Copy out exactly the lines from the start of the data to the line containing "-1], numbers[0, :0:-1]))". Include both.

**DATASET RECORDS**
• • • • •
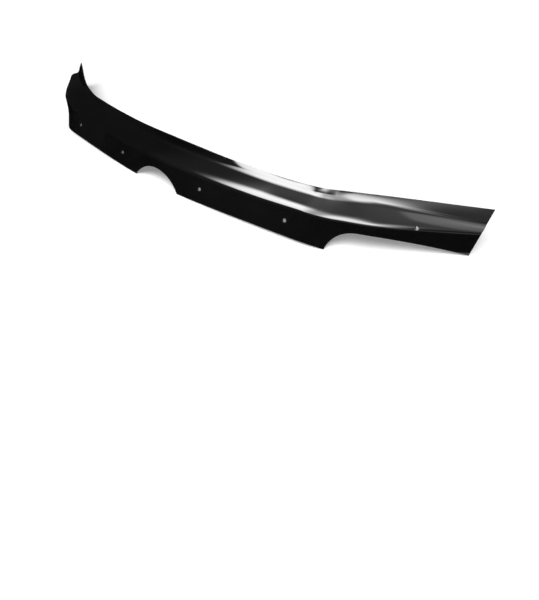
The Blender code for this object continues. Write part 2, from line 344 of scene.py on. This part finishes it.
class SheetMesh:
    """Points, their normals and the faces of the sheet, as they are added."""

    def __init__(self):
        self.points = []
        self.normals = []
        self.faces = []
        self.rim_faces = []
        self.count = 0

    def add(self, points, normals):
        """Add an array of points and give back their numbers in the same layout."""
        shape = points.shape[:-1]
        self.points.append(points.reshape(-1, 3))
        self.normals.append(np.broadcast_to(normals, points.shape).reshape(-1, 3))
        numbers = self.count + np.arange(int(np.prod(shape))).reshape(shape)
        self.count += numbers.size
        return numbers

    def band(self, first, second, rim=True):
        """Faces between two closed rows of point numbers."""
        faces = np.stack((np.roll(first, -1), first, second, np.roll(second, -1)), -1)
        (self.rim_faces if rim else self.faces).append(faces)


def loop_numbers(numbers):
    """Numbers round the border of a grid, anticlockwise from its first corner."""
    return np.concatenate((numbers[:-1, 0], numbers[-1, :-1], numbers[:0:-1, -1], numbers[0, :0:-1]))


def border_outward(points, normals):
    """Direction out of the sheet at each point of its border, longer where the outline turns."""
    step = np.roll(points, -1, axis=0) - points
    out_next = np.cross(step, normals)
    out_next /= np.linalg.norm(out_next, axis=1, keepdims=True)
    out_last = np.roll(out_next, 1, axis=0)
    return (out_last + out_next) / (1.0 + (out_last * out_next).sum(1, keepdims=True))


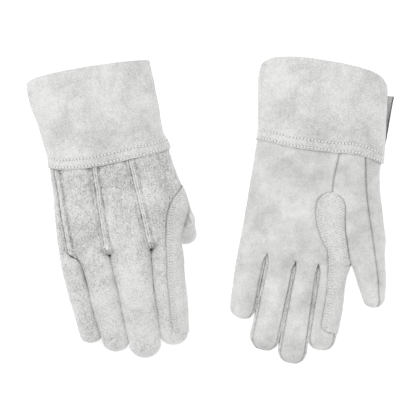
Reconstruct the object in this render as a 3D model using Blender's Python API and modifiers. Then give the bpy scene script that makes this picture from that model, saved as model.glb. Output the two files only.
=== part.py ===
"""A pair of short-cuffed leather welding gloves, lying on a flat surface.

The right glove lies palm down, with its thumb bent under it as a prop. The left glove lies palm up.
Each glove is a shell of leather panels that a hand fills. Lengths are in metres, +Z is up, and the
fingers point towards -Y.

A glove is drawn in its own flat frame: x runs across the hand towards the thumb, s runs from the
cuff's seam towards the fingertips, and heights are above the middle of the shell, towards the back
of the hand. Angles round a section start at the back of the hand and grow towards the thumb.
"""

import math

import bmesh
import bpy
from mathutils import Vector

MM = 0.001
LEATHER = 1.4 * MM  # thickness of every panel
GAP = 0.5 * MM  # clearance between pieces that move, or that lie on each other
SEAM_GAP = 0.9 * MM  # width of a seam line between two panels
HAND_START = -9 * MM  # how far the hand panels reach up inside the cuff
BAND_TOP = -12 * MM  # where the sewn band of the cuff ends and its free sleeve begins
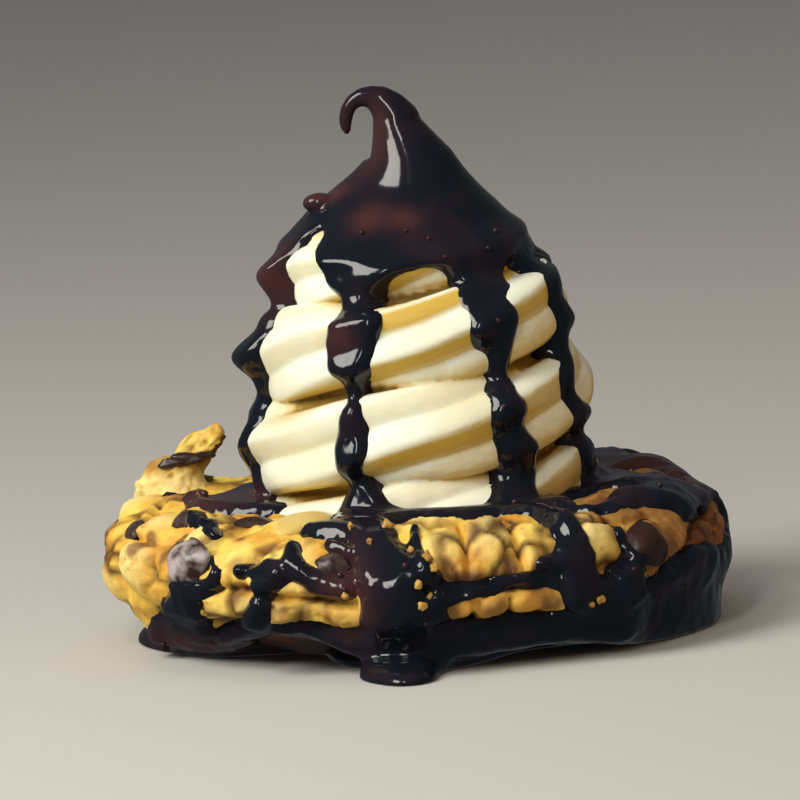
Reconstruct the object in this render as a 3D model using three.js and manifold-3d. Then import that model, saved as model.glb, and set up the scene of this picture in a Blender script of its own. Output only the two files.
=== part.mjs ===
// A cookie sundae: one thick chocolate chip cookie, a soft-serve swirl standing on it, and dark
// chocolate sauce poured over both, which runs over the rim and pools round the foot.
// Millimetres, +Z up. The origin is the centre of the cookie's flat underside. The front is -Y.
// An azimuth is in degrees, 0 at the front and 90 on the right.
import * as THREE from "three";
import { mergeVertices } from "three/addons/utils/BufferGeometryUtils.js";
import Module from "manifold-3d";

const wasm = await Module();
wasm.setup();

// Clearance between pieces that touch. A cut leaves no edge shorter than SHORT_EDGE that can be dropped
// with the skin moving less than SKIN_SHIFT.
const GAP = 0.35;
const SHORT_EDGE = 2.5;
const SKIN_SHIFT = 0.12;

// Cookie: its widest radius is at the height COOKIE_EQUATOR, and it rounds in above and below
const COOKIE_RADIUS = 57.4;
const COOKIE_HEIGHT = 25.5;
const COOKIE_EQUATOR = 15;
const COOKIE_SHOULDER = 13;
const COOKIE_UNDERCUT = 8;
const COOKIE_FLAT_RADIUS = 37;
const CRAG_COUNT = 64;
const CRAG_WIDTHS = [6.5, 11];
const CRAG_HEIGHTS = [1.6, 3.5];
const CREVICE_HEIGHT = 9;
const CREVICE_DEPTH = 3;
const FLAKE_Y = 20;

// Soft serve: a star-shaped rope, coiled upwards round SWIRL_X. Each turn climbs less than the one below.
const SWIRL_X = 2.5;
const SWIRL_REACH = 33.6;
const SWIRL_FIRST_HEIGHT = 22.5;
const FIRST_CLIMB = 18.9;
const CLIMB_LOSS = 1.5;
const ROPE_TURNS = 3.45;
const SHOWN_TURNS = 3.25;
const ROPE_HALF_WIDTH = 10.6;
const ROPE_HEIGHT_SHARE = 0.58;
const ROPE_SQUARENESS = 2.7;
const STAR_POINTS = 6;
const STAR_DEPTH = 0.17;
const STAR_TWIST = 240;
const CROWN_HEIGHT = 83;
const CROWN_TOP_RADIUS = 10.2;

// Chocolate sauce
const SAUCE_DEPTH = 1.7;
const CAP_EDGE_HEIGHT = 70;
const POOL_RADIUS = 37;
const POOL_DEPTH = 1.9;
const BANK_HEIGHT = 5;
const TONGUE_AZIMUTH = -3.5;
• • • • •
**EXPECTED ANSWER**
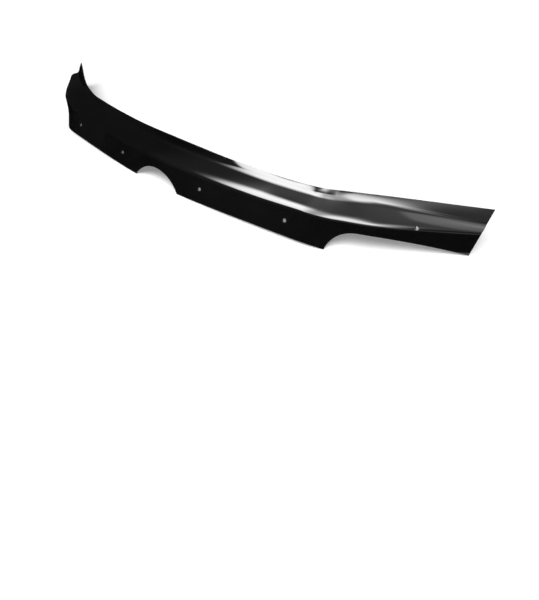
The Blender code for this object continues. Write part 2, from line 344 of scene.py on. This part finishes it.
class SheetMesh:
    """Points, their normals and the faces of the sheet, as they are added."""

    def __init__(self):
        self.points = []
        self.normals = []
        self.faces = []
        self.rim_faces = []
        self.count = 0

    def add(self, points, normals):
        """Add an array of points and give back their numbers in the same layout."""
        shape = points.shape[:-1]
        self.points.append(points.reshape(-1, 3))
        self.normals.append(np.broadcast_to(normals, points.shape).reshape(-1, 3))
        numbers = self.count + np.arange(int(np.prod(shape))).reshape(shape)
        self.count += numbers.size
        return numbers

    def band(self, first, second, rim=True):
        """Faces between two closed rows of point numbers."""
        faces = np.stack((np.roll(first, -1), first, second, np.roll(second, -1)), -1)
        (self.rim_faces if rim else self.faces).append(faces)


def loop_numbers(numbers):
    """Numbers round the border of a grid, anticlockwise from its first corner."""
    return np.concatenate((numbers[:-1, 0], numbers[-1, :-1], numbers[:0:-1, -1], numbers[0, :0:-1]))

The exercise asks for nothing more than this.